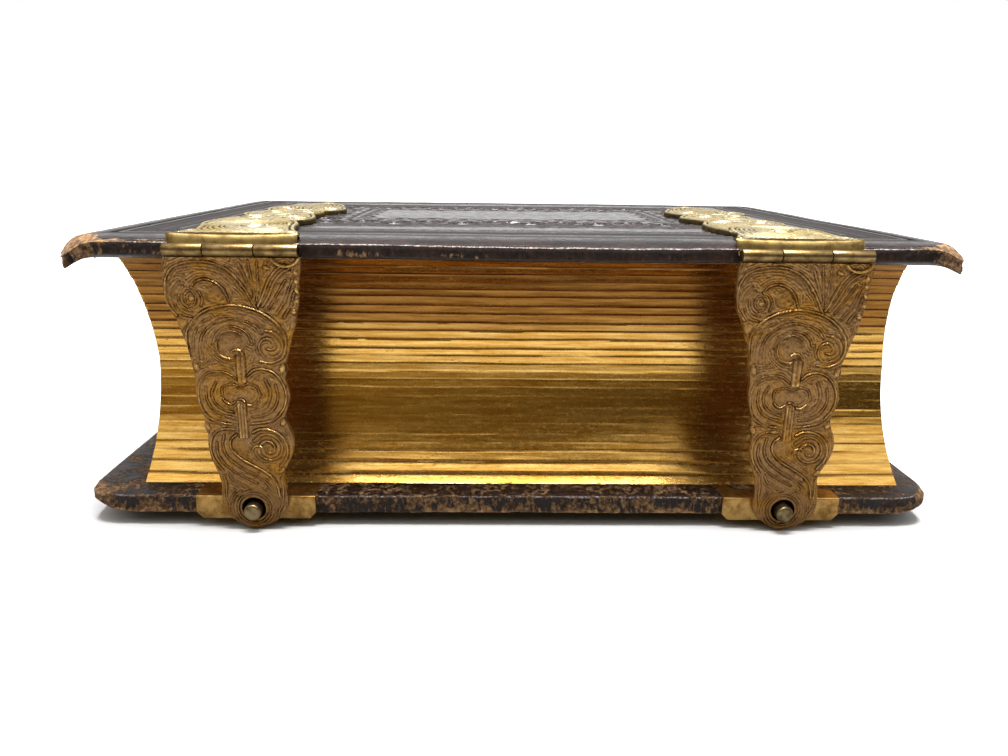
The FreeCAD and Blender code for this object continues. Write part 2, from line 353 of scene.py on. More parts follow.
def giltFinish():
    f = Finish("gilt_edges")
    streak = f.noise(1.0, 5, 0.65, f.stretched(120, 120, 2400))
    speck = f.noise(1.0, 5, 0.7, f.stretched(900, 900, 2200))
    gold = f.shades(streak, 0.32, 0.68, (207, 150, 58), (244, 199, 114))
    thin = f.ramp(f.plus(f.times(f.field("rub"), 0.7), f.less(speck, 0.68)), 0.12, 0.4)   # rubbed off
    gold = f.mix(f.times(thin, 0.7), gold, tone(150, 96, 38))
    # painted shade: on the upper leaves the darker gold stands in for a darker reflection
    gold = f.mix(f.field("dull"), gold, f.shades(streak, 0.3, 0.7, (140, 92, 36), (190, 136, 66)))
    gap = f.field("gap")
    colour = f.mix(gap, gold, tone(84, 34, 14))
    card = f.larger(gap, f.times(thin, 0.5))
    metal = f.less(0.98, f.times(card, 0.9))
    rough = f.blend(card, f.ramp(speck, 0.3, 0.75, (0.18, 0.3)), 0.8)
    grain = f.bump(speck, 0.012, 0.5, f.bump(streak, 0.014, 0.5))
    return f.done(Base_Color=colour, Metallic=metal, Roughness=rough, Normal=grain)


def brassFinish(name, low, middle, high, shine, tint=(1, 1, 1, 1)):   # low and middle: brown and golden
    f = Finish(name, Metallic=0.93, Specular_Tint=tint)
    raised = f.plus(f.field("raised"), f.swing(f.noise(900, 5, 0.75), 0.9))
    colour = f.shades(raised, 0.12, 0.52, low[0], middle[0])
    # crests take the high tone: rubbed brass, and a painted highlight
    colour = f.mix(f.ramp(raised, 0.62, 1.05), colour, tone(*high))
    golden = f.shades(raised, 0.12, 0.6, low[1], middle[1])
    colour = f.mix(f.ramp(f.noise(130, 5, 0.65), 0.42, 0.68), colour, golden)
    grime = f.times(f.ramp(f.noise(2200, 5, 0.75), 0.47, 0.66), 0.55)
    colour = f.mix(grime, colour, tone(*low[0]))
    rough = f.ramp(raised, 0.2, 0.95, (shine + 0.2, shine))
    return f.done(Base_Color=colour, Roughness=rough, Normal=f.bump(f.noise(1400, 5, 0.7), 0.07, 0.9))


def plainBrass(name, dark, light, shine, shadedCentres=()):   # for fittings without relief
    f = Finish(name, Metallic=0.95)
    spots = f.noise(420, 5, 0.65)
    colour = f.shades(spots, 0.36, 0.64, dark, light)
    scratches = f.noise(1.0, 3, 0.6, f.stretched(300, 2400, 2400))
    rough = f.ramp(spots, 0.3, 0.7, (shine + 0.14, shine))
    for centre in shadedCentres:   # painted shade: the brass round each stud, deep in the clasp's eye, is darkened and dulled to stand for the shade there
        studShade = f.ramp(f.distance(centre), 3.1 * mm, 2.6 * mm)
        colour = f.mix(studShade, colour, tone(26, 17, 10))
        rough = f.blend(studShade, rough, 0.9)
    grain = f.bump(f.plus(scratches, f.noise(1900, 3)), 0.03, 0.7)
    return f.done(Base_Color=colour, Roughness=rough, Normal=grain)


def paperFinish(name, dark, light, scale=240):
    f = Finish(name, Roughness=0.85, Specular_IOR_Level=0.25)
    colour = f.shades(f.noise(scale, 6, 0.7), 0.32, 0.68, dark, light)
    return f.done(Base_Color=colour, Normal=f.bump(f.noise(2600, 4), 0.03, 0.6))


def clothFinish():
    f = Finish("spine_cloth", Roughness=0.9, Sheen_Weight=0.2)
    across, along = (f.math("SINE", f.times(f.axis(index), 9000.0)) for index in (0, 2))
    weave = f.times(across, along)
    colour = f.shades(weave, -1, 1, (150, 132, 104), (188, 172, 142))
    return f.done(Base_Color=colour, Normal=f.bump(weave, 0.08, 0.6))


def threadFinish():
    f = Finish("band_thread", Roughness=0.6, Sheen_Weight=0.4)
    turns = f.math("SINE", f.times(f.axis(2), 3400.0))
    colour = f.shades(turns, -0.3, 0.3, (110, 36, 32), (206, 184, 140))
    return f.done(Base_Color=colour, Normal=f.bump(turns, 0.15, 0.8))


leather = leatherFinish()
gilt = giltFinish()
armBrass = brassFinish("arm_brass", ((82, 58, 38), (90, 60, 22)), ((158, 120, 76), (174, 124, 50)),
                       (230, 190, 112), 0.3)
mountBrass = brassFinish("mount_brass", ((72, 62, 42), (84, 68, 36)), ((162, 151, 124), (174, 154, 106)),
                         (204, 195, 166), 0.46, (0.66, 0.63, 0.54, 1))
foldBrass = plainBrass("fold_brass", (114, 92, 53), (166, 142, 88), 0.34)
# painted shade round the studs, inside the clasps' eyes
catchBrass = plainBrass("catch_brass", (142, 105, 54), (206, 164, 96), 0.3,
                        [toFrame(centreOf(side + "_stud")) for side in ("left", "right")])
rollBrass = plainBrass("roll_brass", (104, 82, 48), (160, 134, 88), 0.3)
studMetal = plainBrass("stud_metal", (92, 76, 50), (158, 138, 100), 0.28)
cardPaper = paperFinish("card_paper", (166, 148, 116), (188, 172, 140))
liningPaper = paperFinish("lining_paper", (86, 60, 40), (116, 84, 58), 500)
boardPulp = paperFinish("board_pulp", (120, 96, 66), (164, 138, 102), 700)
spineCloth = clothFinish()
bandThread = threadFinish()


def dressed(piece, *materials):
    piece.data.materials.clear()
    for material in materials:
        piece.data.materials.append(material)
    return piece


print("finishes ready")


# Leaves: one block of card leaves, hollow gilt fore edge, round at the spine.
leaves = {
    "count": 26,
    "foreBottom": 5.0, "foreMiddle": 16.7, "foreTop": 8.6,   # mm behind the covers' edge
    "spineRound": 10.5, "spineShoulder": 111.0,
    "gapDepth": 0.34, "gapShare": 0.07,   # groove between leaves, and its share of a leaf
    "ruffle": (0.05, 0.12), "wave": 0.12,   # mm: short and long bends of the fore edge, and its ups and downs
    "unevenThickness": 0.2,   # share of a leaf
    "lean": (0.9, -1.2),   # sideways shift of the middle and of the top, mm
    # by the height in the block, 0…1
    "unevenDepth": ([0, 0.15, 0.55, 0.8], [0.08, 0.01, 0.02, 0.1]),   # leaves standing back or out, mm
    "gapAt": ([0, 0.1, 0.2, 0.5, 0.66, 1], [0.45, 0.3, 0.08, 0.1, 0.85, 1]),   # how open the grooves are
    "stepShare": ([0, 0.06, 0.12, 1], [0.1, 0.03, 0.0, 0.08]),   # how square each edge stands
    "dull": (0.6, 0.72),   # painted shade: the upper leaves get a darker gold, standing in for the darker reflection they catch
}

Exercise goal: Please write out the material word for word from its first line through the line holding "0.7), 0.07, 0.9))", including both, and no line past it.

Written reply:
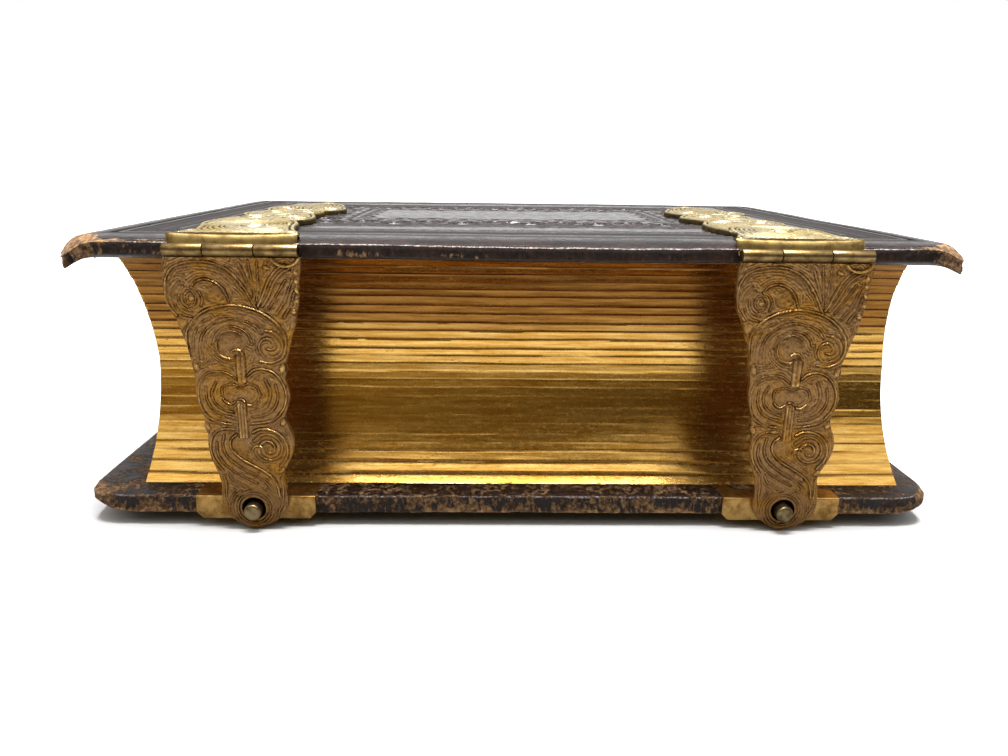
The FreeCAD and Blender code for this object continues. Write part 2, from line 353 of scene.py on. More parts follow.
def giltFinish():
    f = Finish("gilt_edges")
    streak = f.noise(1.0, 5, 0.65, f.stretched(120, 120, 2400))
    speck = f.noise(1.0, 5, 0.7, f.stretched(900, 900, 2200))
    gold = f.shades(streak, 0.32, 0.68, (207, 150, 58), (244, 199, 114))
    thin = f.ramp(f.plus(f.times(f.field("rub"), 0.7), f.less(speck, 0.68)), 0.12, 0.4)   # rubbed off
    gold = f.mix(f.times(thin, 0.7), gold, tone(150, 96, 38))
    # painted shade: on the upper leaves the darker gold stands in for a darker reflection
    gold = f.mix(f.field("dull"), gold, f.shades(streak, 0.3, 0.7, (140, 92, 36), (190, 136, 66)))
    gap = f.field("gap")
    colour = f.mix(gap, gold, tone(84, 34, 14))
    card = f.larger(gap, f.times(thin, 0.5))
    metal = f.less(0.98, f.times(card, 0.9))
    rough = f.blend(card, f.ramp(speck, 0.3, 0.75, (0.18, 0.3)), 0.8)
    grain = f.bump(speck, 0.012, 0.5, f.bump(streak, 0.014, 0.5))
    return f.done(Base_Color=colour, Metallic=metal, Roughness=rough, Normal=grain)


def brassFinish(name, low, middle, high, shine, tint=(1, 1, 1, 1)):   # low and middle: brown and golden
    f = Finish(name, Metallic=0.93, Specular_Tint=tint)
    raised = f.plus(f.field("raised"), f.swing(f.noise(900, 5, 0.75), 0.9))
    colour = f.shades(raised, 0.12, 0.52, low[0], middle[0])
    # crests take the high tone: rubbed brass, and a painted highlight
    colour = f.mix(f.ramp(raised, 0.62, 1.05), colour, tone(*high))
    golden = f.shades(raised, 0.12, 0.6, low[1], middle[1])
    colour = f.mix(f.ramp(f.noise(130, 5, 0.65), 0.42, 0.68), colour, golden)
    grime = f.times(f.ramp(f.noise(2200, 5, 0.75), 0.47, 0.66), 0.55)
    colour = f.mix(grime, colour, tone(*low[0]))
    rough = f.ramp(raised, 0.2, 0.95, (shine + 0.2, shine))
    return f.done(Base_Color=colour, Roughness=rough, Normal=f.bump(f.noise(1400, 5, 0.7), 0.07, 0.9))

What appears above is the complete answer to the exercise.